Режиссерский стиль Барри Коски последних лет заметно дрейфует в сторону предельной лаконичности, что иногда кажется абсолютно оправданным (как в случае с ирреальным «Макбетом», поставленным в Цюрихе), а иногда не вполне (до боли аскетичный «Дон Жуан» в Венской опере). В любом случае подобная концепция перекладывает уж слишком тяжелый груз ответственности на солистов. Изредка Коски помогает им точно выстроенными мизансценами или остроумными гэгами, в которых многолетний интендант берлинской Комише Опер большой мастер.

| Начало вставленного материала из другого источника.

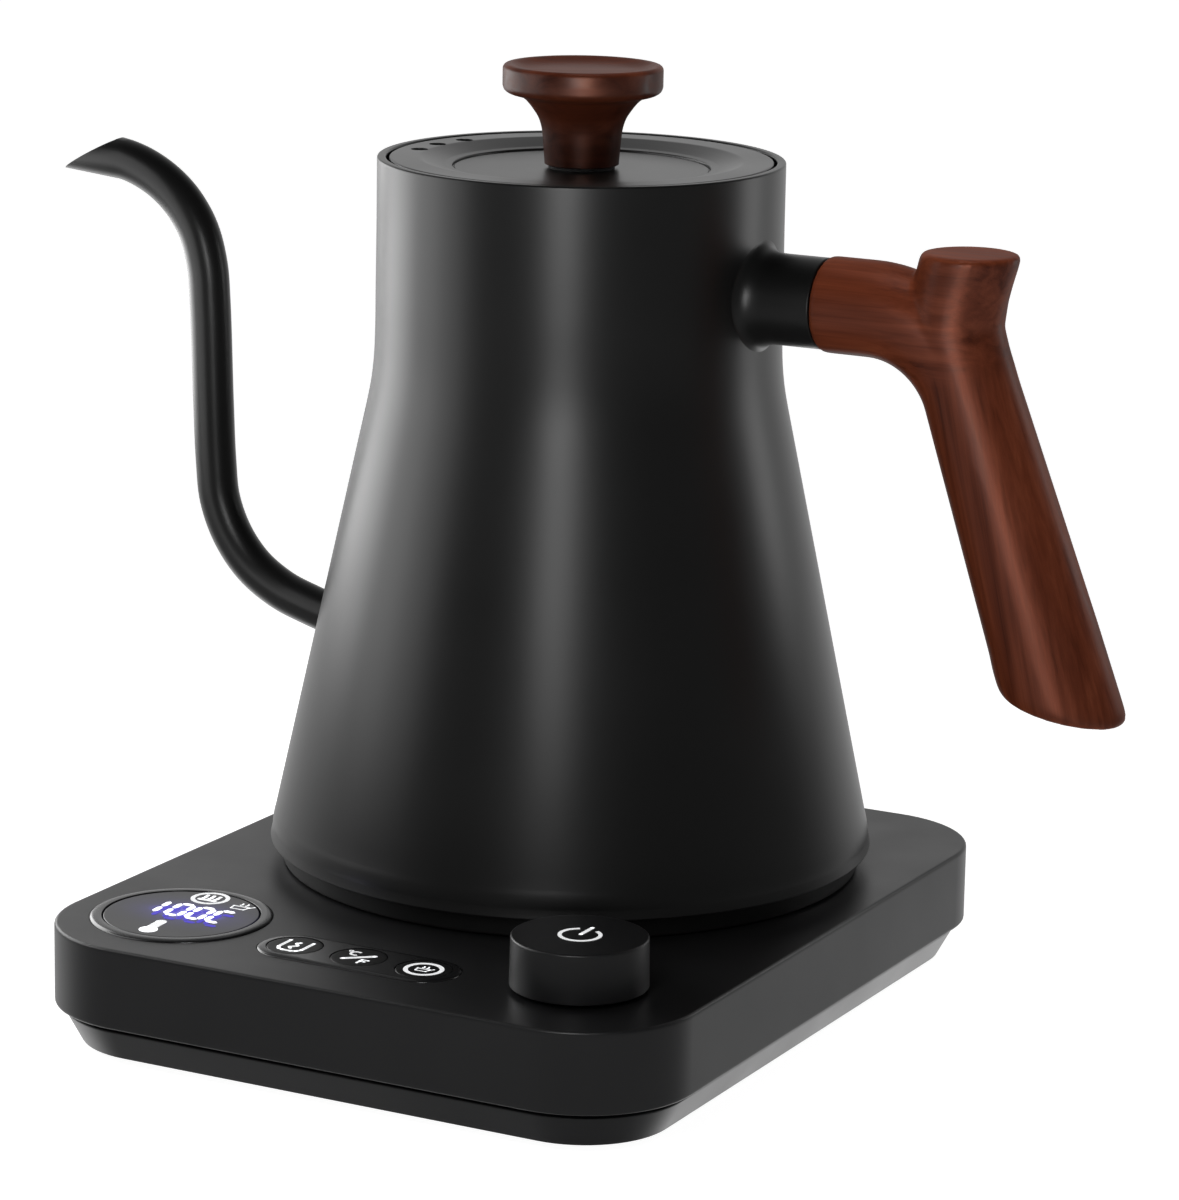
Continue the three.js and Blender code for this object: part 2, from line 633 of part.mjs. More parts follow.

Так, в дуэте Кабанихи (Эвелин Херлициус) и Дикого (Йенс Ларсен) выясняется, что пару связывают прочные садо-мазохистские отношения – деспотичная купчиха с тросточкой и в высоких кожаных сапогах закидывает сосиски в рот неуклюжему Дикому, который ползает за ней по сцене без штанов, но зато в ярко красных трусах.
В остальном же солисты остаются один на один с музыкальным материалом и огромной пустой сценой, демонстрируя при этом очень ровный вокальный ансамбль: два прекрасных британских тенора Дэвид Батт Филип (тоскующий Борис) и Бенджамин Хьюлетт (насмешливый Кудряш) и звонкая Ярмила Балажова (в роли жизнерадостной Варвары). Главный центр этой психологической драмы – конечно же, Катя в исполнении хрупкой и импульсивной Корин Винтерс. Ее на фестивале ждал настоящий успех – американской певице даже прочат славу звезд, мировая карьера которых началась когда-то в Зальцбурге. Выразительный, ярко окрашенный тембр, набирающая от сцены к сцене эмоциональность и тонкая музыкальность – все это позволяет молодой певице в полной мере передать состояние оглушительного отчаяния в безвоздушном пространстве родной деревни.
«Здесь никого» – поет Катя Кабанова, выходя на сцену, полную пластиковых манекенов. И выход из этого мира лишь один – вниз с обрыва. Или, как в зальцбургской постановке, – в дыру открывшегося люка.